Active Tendon Control of Stay Cable by a Giant Magnetostrictive Actuator Considering Time-Delay

Abstract

Active control of a stay cable through changing its tension is an effective way to lower the vibration amplitude. In this paper, active tendon control of a stay cable using a giant magnetostrictive actuator (GMA), which can generate axial deformation in a short period (normally less than 10 ms) under magnetic fields, is studied considering the time-delay. The bilinear controlled state equation of the small-sag cable is established by employing the Lagrange formulation. The linearization method for the bilinear controlled state equation is proposed and validated by numerical simulations. A GMA is designed and manufactured to actively control a stay cable model and the relationship between the output force and the input voltage is obtained by experiments. Based on the phase-shifting method, a multi-mode control algorithm with the time-delay compensation is proposed, and the time-delay compensation matrix based on the state feedback control algorithm is obtained.
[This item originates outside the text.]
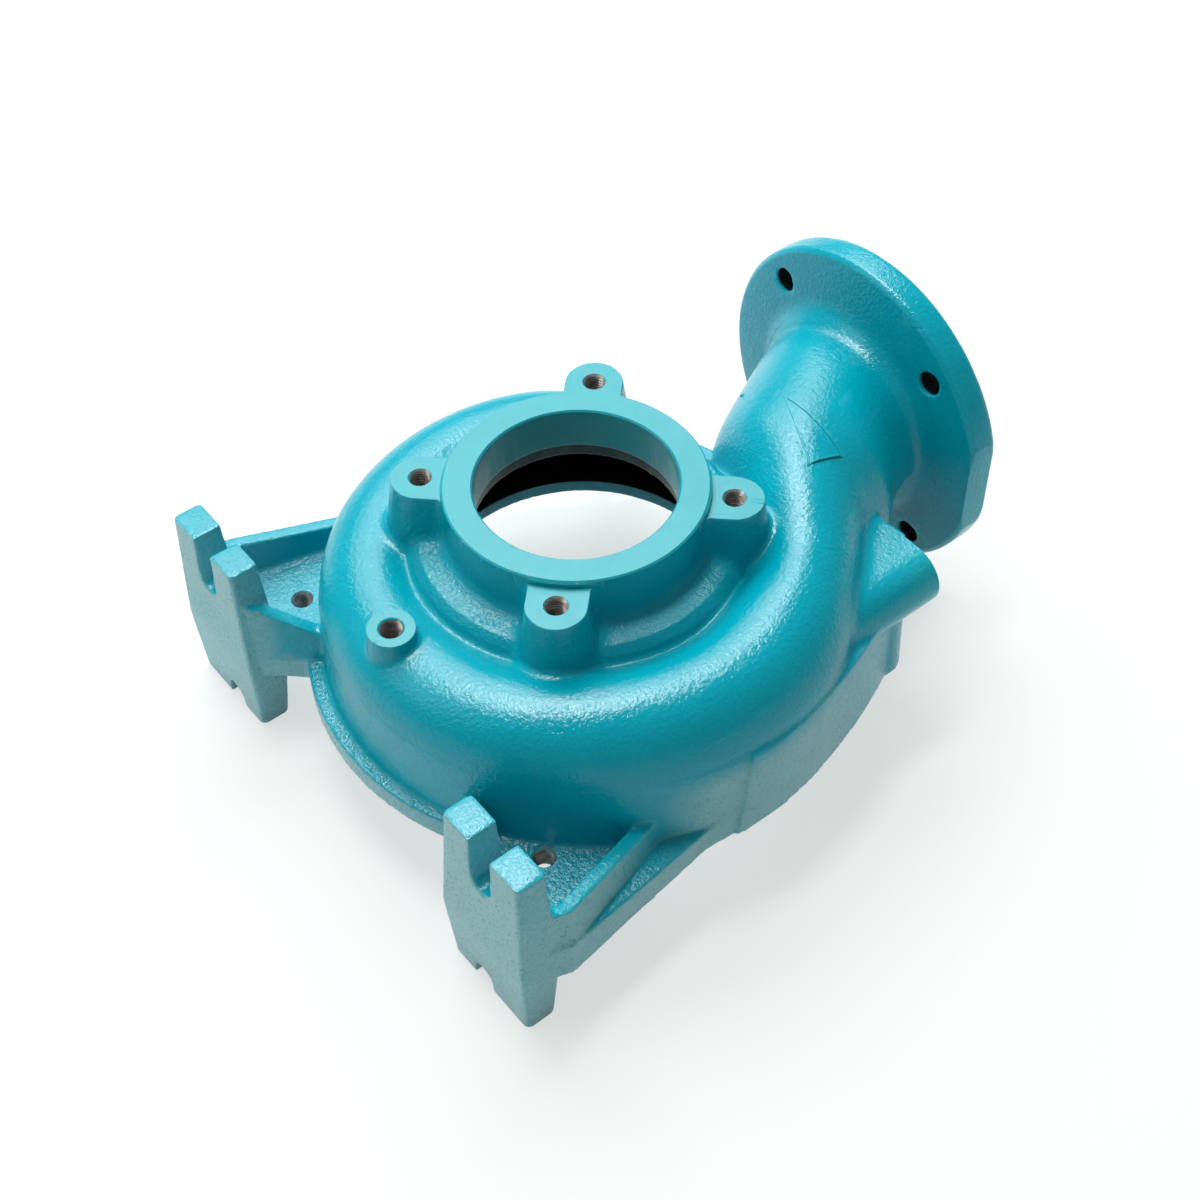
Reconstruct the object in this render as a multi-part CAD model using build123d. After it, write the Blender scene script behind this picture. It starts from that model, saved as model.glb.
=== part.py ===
from build123d import *
import os
from math import atan2, cos, degrees, radians, sin, tan

# Volute pump casing, one iron casting.
# Millimetres. The origin is on the pump axis, in the face that meets the motor bracket.
# +Z points to the suction side, +Y to the discharge flange.

os.makedirs("parts", exist_ok=True)

# Heights along the pump axis
parting_z = 56.0             # mould joint, and the centre line of the discharge
suction_face_z = 119.0
boss_face_z = 115.0
land_z = 87.0                # step round the foot of the suction ring
valley_z = 70.0              # where the slope outside the land runs into the volute
boss_root_z = 70.0
back_wall_z = 31.6
back_wall_thickness = 8.6
rim_thickness = 13.7

# Suction side
suction_bore_d = 104.8
wear_ring_seat_d = 108.4
wear_ring_seat_top_z = 94.3
wear_ring_seat_foot_z = 86.0
ring_d = 136.2
ring_root = 4.0              # fillet between the ring and the land, cut as a slope
land_d = 173.4
land_shoulder = 4.0
land_slope = 5.3             # how much wider the land has become at the valley
suction_bolt_circle = 160.0
suction_boss_d = 30.6
suction_boss_draft = 8.0
tapped_core_d = 10.2
suction_thread_depth = 24.0
machined_chamfer = 1.0

# Volute
wall = 8.0
chamber_r = 84.0
chamber_depth = 15.8         # below the parting plane
chamber_shoulder_z = 66.0    # top of the straight wall of the chamber
chamber_slope_z = 77.0
chamber_slope_in = 6.0
chamber_roof_z = 79.5        # under the foot of the suction ring
throat_top_z = 62.0          # top of the gap between the chamber and the passage
throat_lap = 4.0             # the gap starts this far inside the chamber wall
drum_min_r = 108.0
mould_step = 0.5             # the lower half stands this far outside the upper half
wall_draft = 2.5

# Motor side
register_d = 236.0
register_wall = 10.0
shaft_opening_d = 160.8
rim_d = 299.0
motor_bolt_circle = 310.5
lug_r = 16.0
lug_wall = 15.0              # how far the wall stands from the middle of the hidden lug
skirt_run = [(152.5, 12), (143, 58), (134, 85)]
facing_d = 302.0             # the face is clear out to this circle

# Discharge
flange_face_y = 212.0
flange_thickness = 17.0
flange_d = 193.0
flange_flat_x = 92.0
discharge_bore_d = 92.0
mouth_length = 14.0          # straight part of the bore behind the face
neck_root_r = 57.0
discharge_bolt_circle = 160.0
flange_hole_d = 14.0
flange_back_cove = 12.0      # how far the cove behind the flange reaches
nozzle_inset = 4.0           # the lower half of the nozzle is smaller all round
edge_r = 2.5

# Tappings
gauge_y = -116.0
gauge_boss_d = 25.0
gauge_boss_top_z = 92.0
gauge_boss_draft = 2.5
gauge_hole_d = 11.6
gauge_hole_depth = 30.0      # breaks through into the volute
plug_boss_x = 114.5
plug_boss_end_y = 134.0
plug_boss_d = 35.0
plug_boss_length = 60.0
plug_web_x = 70.0            # how far in the flat web of the plug boss reaches
plug_hole_d = 18.6
plug_hole_depth = 22.0

# Feet
foot_sole_y = -154.3
foot_thickness = 16.8
foot_inner_x = 94.0
foot_outer_x = 152.0
foot_top_z = 74.5
foot_bottom_z = -44.0
foot_joint_z = 0.0           # the foot has its own mould joint, and is largest there
foot_swell = 3.5
foot_corner_r = 2.5
upper_slot_x = 122.4
upper_slot_w = 16.0
upper_slot_floor_z = 42.0
lower_slot_x = 117.5
lower_slot_w = 14.0
lower_slot_top_z = -31.0

# Ribs of a foot: the run of the middle, with the height of the top, and the widths at top and root
outer_rib = [(148.8, -142, 40), (151.3, -128, 37), (129.5, -50, 26)]
inner_rib = [(93.5, -148.5, 52.5), (63.5, -116.5, 30.5)]
rib_top_w = 7.5
rib_root_w = 12.0
edge_strip_w = 13.0
plate_edge = [(158.5, -130), (153, -75), (149, -38), (151, -18)]
plate_skirt = [(-18, -2), (-43, -3), (-90, -6), (-131, -10.5), (-143, -9)]

chamber_floor_z = back_wall_z + back_wall_thickness
skirt_spread = parting_z * tan(radians(wall_draft))
mouth_y = flange_face_y - mouth_length
foot_middle_y = foot_sole_y + foot_thickness / 2

# Volute sections: angle, inner and outer radius at the parting plane, height of the crest above it
tongue_sections = [
    (70, 60, 90, 13),
    (95, 62, 97, 16),
    (118, 66, 111, 20),
    (138, 71, 122.5, 24),
]
spiral_sections = [
    (138, 71, 122.5, 24),
    (160, 75, 129, 26.5),
    (190, 76, 132, 26.5),
    (220, 78, 135, 26.5),
    (250, 79, 138, 27.5),
    (280, 80, 140.5, 29),
    (310, 82, 145, 32),
    (340, 83, 148.5, 34.5),
    (365, 84, 151, 37),
    (385, 84, 151, 41),
    (405, 84, 150, 46),
]

# The swan neck brings the flow to the middle of the flange: left and right side of each section
# at the parting plane, height of the crest above it, depth of the passage below it
neck_sections = [
    ((38, 72), (100, 112), 50, 15.8),
    ((15, 85), (91.5, 122), 54, 15.8),
    ((-8, 98), (85, 133), 57, 15.8),
    ((-22, 115), (81, 146), 58.5, 26),
    ((-35, 140), (75, 156), 58.5, 38),
    ((-45, 160), (67, 167), 58, 45),
    ((-53, 183), (61, 183), 56.5, 46),
    ((-56, 198), (56, 198), 56, 46),
]


def polar(r, angle):
    return (r * cos(radians(angle)), r * sin(radians(angle)))


def turned(profile):
    """Revolve an outline of (radius, height) points about the pump axis."""
    return revolve(Plane.XZ * make_face(Polyline(profile, close=True)), Axis.Z)


def disc(diameter, bottom_z, top_z, x=0, y=0):
    """A cylinder along the pump axis between two heights."""
    middle = Pos(x, y, (bottom_z + top_z) / 2)
    return middle * Cylinder(diameter / 2, top_z - bottom_z)


def facing_y(x, y, z):
    """A plane whose normal is +Y."""
    return Plane(origin=(x, y, z), x_dir=(1, 0, 0), z_dir=(0, 1, 0))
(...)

Based on a 1:20 scaled cable model, simulations and experiments are conducted to investigate the control performance of the proposed method under different external loads including the free vibration, harmonic excitation and random excitation. The results show that the tendon control of cable vibration by a GMA may be invalid and even amplify the vibration amplitude when the compensation of time-delay is not considered. Moreover, the excellent control performance can be achieved by using the proposed time-delay compensation method.